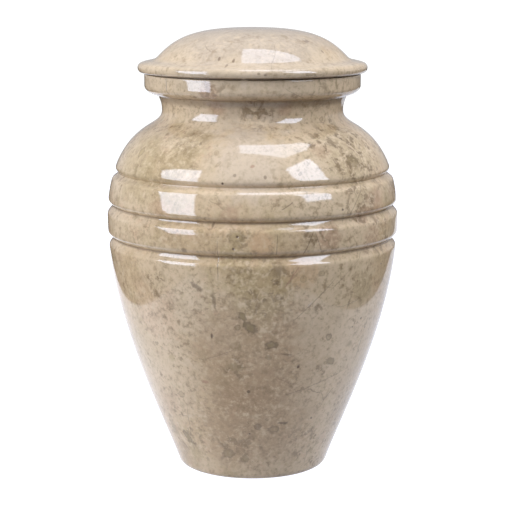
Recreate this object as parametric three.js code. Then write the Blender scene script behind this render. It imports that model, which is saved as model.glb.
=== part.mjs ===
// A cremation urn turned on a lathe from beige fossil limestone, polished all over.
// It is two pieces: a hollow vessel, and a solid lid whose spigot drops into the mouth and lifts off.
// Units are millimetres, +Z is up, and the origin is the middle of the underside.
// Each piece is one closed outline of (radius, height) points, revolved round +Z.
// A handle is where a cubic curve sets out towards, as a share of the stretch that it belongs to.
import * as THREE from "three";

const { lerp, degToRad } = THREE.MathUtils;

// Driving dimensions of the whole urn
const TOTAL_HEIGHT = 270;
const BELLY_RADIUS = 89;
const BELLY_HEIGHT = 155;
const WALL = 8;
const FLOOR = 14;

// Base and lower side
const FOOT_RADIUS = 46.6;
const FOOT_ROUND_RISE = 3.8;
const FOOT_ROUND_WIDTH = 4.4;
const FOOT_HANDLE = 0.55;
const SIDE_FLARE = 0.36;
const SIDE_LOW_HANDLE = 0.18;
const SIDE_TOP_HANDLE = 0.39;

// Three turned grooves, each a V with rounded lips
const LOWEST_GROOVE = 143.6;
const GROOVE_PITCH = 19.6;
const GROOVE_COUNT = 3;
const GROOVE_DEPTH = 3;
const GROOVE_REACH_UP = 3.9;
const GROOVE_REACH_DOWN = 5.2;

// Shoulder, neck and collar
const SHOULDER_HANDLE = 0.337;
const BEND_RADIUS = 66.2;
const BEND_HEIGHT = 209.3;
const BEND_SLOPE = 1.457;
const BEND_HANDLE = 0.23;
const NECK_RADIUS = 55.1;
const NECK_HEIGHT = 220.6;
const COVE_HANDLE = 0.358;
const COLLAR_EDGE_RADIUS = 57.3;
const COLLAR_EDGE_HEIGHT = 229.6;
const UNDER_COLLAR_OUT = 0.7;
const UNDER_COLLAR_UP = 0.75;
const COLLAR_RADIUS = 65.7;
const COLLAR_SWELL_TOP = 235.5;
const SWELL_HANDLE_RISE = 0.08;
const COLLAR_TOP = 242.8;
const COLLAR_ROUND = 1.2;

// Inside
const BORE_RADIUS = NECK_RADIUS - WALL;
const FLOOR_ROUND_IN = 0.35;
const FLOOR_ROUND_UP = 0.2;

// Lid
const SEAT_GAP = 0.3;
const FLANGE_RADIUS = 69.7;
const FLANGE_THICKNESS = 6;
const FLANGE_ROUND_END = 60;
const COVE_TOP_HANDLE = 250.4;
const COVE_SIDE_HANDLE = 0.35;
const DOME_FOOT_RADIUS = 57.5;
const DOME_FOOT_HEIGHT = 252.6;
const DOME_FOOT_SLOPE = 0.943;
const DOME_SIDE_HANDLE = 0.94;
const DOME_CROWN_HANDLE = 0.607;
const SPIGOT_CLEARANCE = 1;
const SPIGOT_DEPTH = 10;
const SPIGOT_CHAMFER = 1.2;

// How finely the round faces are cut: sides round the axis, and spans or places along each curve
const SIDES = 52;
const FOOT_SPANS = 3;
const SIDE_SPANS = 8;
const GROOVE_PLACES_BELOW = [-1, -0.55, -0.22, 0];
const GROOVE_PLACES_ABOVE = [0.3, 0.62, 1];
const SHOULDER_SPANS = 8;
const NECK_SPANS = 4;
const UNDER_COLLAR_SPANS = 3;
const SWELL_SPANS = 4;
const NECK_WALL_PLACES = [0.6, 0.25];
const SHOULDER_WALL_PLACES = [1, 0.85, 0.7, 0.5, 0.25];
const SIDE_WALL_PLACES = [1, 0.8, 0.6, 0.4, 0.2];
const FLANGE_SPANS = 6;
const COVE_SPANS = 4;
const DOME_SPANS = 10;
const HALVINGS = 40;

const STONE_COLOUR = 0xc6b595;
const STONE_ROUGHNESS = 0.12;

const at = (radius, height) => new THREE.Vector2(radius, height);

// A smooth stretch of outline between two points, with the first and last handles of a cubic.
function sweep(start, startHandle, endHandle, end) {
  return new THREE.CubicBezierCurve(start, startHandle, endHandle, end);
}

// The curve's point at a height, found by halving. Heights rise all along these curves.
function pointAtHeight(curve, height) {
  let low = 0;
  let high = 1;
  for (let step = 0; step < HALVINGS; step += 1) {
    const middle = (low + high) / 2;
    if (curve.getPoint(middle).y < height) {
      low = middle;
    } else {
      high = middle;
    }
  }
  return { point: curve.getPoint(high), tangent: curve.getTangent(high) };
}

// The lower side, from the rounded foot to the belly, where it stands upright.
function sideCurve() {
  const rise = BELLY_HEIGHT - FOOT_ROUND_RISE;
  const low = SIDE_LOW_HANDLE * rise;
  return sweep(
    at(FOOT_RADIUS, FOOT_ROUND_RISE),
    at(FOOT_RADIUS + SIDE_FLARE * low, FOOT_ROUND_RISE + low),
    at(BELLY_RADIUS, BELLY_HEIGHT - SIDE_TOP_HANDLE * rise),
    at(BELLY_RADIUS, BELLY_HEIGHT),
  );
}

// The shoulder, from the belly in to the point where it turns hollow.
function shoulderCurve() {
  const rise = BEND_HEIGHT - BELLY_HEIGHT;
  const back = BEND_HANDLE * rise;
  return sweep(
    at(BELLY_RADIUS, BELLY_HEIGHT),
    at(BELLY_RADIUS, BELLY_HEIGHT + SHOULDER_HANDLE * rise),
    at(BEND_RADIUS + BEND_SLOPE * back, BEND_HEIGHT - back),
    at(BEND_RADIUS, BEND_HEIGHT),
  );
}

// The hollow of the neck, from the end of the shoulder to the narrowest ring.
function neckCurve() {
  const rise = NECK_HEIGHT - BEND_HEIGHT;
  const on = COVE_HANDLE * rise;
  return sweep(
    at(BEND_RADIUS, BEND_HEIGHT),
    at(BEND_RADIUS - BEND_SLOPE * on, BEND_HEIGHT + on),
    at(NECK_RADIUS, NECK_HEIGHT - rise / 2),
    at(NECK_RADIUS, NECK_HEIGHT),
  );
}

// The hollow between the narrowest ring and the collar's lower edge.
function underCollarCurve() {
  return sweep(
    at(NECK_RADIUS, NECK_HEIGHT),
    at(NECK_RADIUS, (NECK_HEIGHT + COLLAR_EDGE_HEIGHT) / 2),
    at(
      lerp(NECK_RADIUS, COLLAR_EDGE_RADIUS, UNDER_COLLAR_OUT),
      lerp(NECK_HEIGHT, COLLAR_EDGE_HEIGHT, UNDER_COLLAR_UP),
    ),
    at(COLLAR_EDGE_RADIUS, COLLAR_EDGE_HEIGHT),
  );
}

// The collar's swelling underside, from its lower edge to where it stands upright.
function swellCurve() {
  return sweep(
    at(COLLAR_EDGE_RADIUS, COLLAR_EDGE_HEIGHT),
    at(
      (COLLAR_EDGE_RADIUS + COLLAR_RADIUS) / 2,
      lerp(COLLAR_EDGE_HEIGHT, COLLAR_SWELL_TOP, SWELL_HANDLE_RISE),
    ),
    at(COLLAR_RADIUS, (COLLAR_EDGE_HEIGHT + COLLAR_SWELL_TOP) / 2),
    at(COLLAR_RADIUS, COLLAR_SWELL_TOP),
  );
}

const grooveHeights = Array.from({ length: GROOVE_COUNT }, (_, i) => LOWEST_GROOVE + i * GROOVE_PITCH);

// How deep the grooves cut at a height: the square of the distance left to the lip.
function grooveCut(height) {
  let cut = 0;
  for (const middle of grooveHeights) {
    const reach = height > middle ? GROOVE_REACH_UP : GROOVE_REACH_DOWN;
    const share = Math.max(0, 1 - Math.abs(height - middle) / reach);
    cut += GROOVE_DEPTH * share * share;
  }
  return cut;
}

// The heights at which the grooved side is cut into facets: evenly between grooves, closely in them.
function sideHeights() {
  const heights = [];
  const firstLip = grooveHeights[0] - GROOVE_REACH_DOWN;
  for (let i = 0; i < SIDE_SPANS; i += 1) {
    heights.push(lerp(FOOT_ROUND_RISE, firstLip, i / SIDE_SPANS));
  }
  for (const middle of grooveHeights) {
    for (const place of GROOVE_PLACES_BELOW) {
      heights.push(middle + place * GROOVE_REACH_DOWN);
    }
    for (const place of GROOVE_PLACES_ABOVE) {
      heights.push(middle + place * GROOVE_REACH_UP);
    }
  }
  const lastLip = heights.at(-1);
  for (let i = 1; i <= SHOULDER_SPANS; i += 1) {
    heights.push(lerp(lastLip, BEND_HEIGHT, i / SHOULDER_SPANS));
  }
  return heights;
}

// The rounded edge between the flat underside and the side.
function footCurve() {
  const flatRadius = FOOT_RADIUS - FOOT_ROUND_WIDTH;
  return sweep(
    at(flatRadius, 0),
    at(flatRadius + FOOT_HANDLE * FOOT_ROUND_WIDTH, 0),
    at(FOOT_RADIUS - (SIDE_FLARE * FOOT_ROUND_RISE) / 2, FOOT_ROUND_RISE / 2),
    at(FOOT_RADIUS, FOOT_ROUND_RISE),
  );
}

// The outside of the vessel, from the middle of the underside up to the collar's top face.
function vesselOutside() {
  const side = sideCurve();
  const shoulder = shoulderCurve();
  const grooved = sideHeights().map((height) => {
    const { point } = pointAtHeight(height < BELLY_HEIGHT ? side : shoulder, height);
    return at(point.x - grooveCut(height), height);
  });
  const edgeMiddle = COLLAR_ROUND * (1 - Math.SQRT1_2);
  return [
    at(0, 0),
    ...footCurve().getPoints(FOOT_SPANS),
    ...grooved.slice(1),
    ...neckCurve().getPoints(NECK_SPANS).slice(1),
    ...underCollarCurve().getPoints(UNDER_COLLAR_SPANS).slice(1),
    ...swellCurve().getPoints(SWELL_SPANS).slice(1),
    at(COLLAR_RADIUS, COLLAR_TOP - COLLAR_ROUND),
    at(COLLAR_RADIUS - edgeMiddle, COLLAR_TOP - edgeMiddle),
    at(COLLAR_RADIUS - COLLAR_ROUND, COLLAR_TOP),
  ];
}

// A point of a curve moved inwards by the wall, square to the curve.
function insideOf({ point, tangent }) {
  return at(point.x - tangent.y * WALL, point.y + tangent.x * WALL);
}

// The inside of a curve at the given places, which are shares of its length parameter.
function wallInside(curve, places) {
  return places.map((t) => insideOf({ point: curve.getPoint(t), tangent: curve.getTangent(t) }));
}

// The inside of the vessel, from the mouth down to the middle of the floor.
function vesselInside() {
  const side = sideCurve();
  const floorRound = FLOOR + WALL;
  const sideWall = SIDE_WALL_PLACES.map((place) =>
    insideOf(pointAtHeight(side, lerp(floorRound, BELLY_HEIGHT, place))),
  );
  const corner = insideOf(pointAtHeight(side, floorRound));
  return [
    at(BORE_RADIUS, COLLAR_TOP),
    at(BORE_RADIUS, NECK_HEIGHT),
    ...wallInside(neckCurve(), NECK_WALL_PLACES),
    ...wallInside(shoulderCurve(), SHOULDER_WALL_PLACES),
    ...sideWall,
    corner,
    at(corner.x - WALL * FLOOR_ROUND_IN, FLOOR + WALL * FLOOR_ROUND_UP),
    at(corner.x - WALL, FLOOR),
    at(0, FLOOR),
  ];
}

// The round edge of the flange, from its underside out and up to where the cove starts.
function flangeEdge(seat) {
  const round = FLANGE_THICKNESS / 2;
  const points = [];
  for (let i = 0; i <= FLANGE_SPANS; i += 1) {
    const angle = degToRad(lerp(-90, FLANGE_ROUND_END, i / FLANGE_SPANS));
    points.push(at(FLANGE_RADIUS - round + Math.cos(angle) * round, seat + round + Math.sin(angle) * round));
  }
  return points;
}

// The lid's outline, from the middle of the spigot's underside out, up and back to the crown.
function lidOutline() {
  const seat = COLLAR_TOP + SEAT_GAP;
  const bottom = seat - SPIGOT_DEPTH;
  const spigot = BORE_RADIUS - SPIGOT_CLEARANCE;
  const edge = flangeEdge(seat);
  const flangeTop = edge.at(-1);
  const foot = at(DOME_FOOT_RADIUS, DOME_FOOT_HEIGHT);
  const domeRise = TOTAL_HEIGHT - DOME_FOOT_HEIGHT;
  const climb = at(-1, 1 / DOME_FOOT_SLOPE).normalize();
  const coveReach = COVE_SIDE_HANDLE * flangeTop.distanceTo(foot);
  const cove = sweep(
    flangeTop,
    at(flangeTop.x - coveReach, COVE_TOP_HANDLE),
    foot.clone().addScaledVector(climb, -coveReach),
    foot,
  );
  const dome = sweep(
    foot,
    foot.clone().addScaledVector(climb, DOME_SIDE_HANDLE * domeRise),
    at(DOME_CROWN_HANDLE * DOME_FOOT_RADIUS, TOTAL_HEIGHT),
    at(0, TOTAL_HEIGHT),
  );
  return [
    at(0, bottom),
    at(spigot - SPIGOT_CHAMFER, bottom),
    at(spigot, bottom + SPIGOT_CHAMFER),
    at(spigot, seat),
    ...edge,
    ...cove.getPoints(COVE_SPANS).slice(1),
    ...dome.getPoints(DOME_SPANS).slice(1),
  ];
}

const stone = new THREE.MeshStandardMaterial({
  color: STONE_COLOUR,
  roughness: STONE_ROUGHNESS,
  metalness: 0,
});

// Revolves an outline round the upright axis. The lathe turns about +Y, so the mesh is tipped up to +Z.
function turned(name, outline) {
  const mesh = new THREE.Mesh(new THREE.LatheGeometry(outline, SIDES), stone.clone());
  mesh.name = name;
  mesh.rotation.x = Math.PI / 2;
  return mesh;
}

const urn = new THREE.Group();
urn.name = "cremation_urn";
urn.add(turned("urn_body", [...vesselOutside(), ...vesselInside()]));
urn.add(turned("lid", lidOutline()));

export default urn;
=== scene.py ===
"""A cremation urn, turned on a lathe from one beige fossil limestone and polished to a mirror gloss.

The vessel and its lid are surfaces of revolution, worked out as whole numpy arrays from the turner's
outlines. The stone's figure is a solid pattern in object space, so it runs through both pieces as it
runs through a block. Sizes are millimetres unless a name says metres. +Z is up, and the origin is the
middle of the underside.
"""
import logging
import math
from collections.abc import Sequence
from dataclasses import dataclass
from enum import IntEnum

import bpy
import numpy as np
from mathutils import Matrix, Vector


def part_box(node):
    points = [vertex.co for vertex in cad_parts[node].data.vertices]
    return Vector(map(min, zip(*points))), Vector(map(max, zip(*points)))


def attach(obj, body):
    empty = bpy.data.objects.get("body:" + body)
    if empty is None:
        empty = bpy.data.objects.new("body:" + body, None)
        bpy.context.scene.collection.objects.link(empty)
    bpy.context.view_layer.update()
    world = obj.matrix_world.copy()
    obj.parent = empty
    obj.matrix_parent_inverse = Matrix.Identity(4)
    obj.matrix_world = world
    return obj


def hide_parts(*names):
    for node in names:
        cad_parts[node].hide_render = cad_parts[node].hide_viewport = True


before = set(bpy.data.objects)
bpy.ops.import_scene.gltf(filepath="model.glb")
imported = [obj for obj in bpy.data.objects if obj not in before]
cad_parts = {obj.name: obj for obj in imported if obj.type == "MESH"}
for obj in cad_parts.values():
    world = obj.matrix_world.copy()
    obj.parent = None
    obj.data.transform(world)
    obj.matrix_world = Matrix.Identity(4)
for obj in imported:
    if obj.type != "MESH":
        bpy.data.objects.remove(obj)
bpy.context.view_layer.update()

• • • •

Only the lines from the start of the data to the line holding "const FLOOR_ROUND_UP = 0.2;" are wanted; return them exactly, both ends included.

▶ [OUTPUT OF THE TASK]:
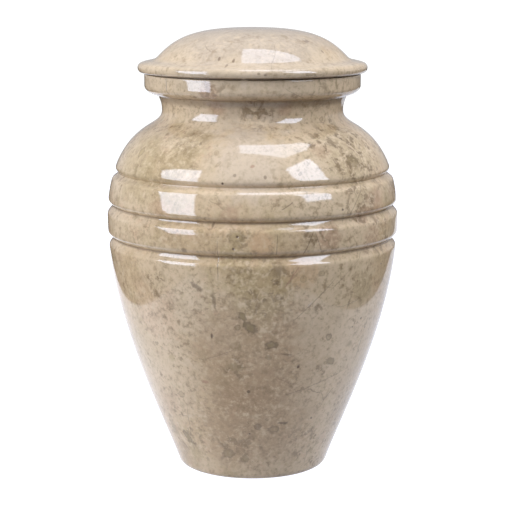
Recreate this object as parametric three.js code. Then write the Blender scene script behind this render. It imports that model, which is saved as model.glb.
=== part.mjs ===
// A cremation urn turned on a lathe from beige fossil limestone, polished all over.
// It is two pieces: a hollow vessel, and a solid lid whose spigot drops into the mouth and lifts off.
// Units are millimetres, +Z is up, and the origin is the middle of the underside.
// Each piece is one closed outline of (radius, height) points, revolved round +Z.
// A handle is where a cubic curve sets out towards, as a share of the stretch that it belongs to.
import * as THREE from "three";

const { lerp, degToRad } = THREE.MathUtils;

// Driving dimensions of the whole urn
const TOTAL_HEIGHT = 270;
const BELLY_RADIUS = 89;
const BELLY_HEIGHT = 155;
const WALL = 8;
const FLOOR = 14;

// Base and lower side
const FOOT_RADIUS = 46.6;
const FOOT_ROUND_RISE = 3.8;
const FOOT_ROUND_WIDTH = 4.4;
const FOOT_HANDLE = 0.55;
const SIDE_FLARE = 0.36;
const SIDE_LOW_HANDLE = 0.18;
const SIDE_TOP_HANDLE = 0.39;

// Three turned grooves, each a V with rounded lips
const LOWEST_GROOVE = 143.6;
const GROOVE_PITCH = 19.6;
const GROOVE_COUNT = 3;
const GROOVE_DEPTH = 3;
const GROOVE_REACH_UP = 3.9;
const GROOVE_REACH_DOWN = 5.2;

// Shoulder, neck and collar
const SHOULDER_HANDLE = 0.337;
const BEND_RADIUS = 66.2;
const BEND_HEIGHT = 209.3;
const BEND_SLOPE = 1.457;
const BEND_HANDLE = 0.23;
const NECK_RADIUS = 55.1;
const NECK_HEIGHT = 220.6;
const COVE_HANDLE = 0.358;
const COLLAR_EDGE_RADIUS = 57.3;
const COLLAR_EDGE_HEIGHT = 229.6;
const UNDER_COLLAR_OUT = 0.7;
const UNDER_COLLAR_UP = 0.75;
const COLLAR_RADIUS = 65.7;
const COLLAR_SWELL_TOP = 235.5;
const SWELL_HANDLE_RISE = 0.08;
const COLLAR_TOP = 242.8;
const COLLAR_ROUND = 1.2;

// Inside
const BORE_RADIUS = NECK_RADIUS - WALL;
const FLOOR_ROUND_IN = 0.35;
const FLOOR_ROUND_UP = 0.2;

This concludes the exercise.